Besides the four current titles, there are plans to reissue more of Ron Mann’s films on DVD, including his history of Toronto’s Rochdale College, Dream Tower (1994), and his outstanding free-jazz documentary Imagine the Sound (1981).

"The dream for me," says Mann, "is to put out Imagine the Sound with a new digital audio mix. It was recorded at a 24-track studio by Phil Sheridan, so I would be able to remix it digitally and in stereo and provide some of the additional performances that Archie Shepp and Cecil Taylor did that aren’t in the movie."

As for the new discs, here’s what you can expect.

·Poetry in Motion: In this anthology of poets including Allen Ginsberg, Jayne Cortez, Michael Ondaatje and Jim Carroll performing their work, the extra hour of material features verbal pyrotechnics as dazzling as anything that made the cut.

· Comic Book Confidential: Mann’s history of American comics (both the underground and mainstream varieties) comes with an introduction by filmmaker and illustrator Kevin Smith and a massive archive of stories by the artists featured in the film. I only wish I had a bigger TV so I could read ’em.

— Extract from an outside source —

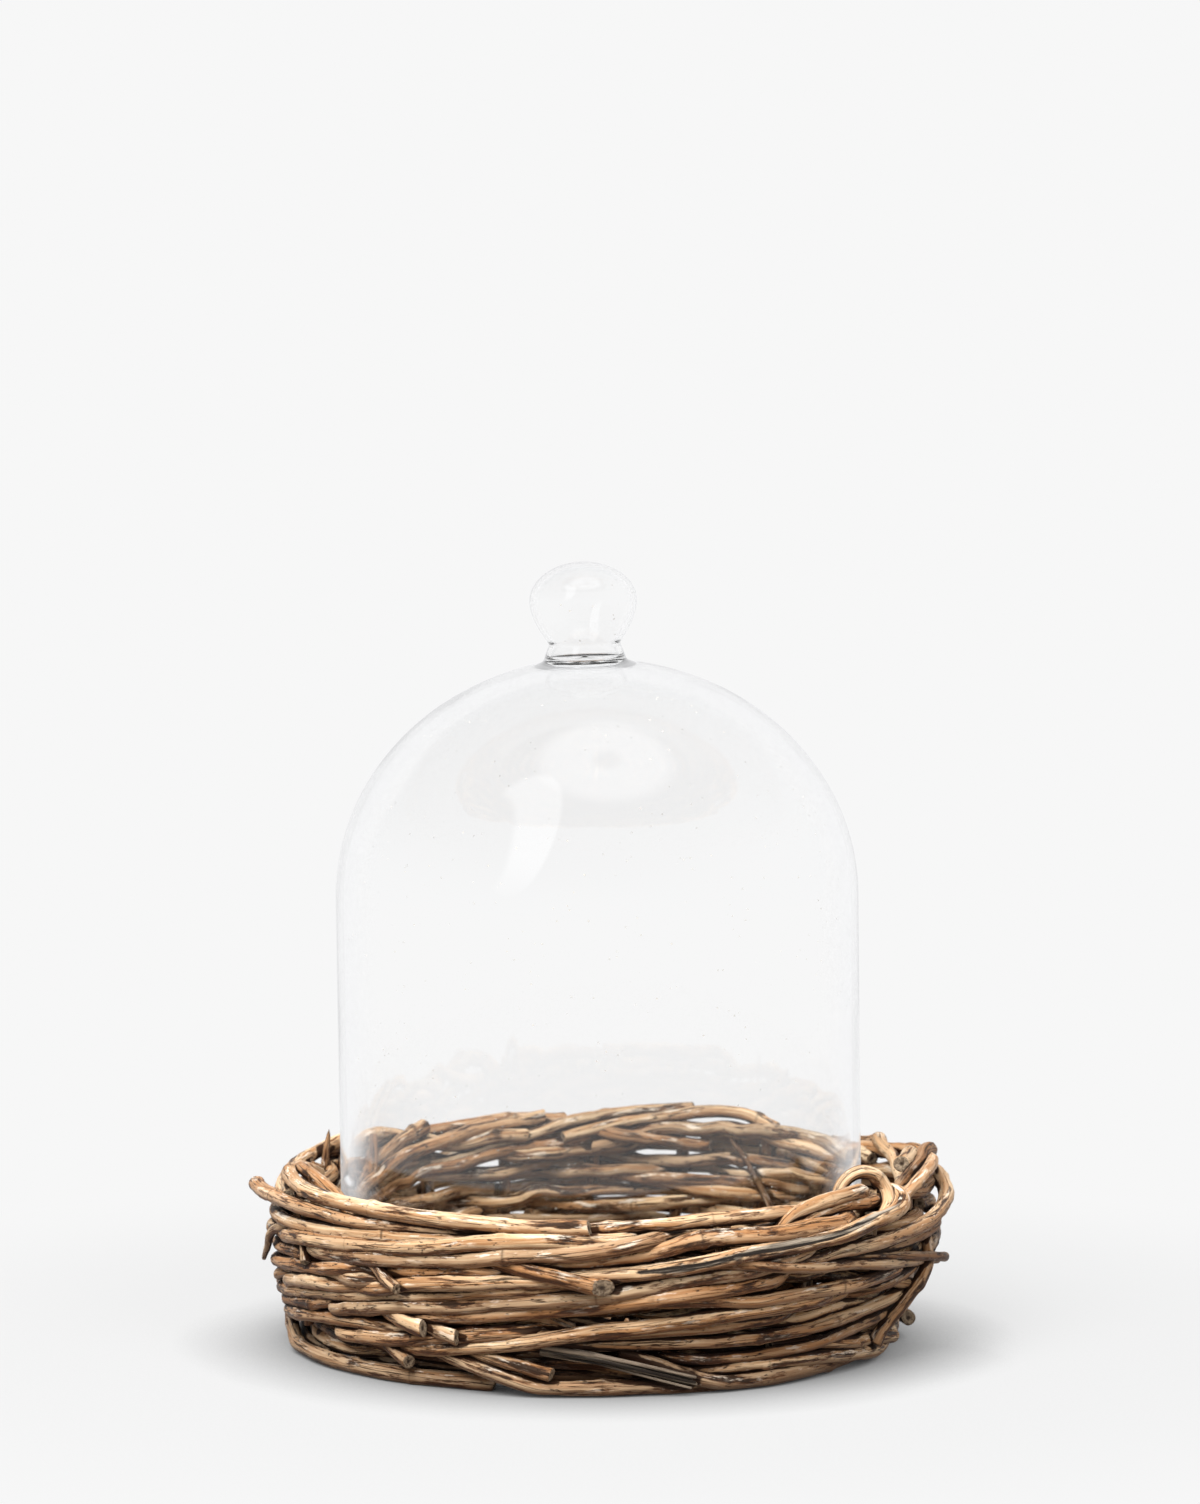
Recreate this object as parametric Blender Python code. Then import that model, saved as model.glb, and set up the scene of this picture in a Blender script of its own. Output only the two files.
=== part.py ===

· Twist: Besides the unused concert footage, this fun tribute to frugging comes with an appropriately cheesy dance seminar that gives you all the steps you need.

· Grass: This fascinating, but still too brief, tale of America’s war on pot includes a deleted intro sequence, a gallery of High Times covers, a 5.1 Dolby Digital mix and a reference guide to marijuana laws in the U.S., which is an invaluable tool for anyone planning on getting busted in Arkansas.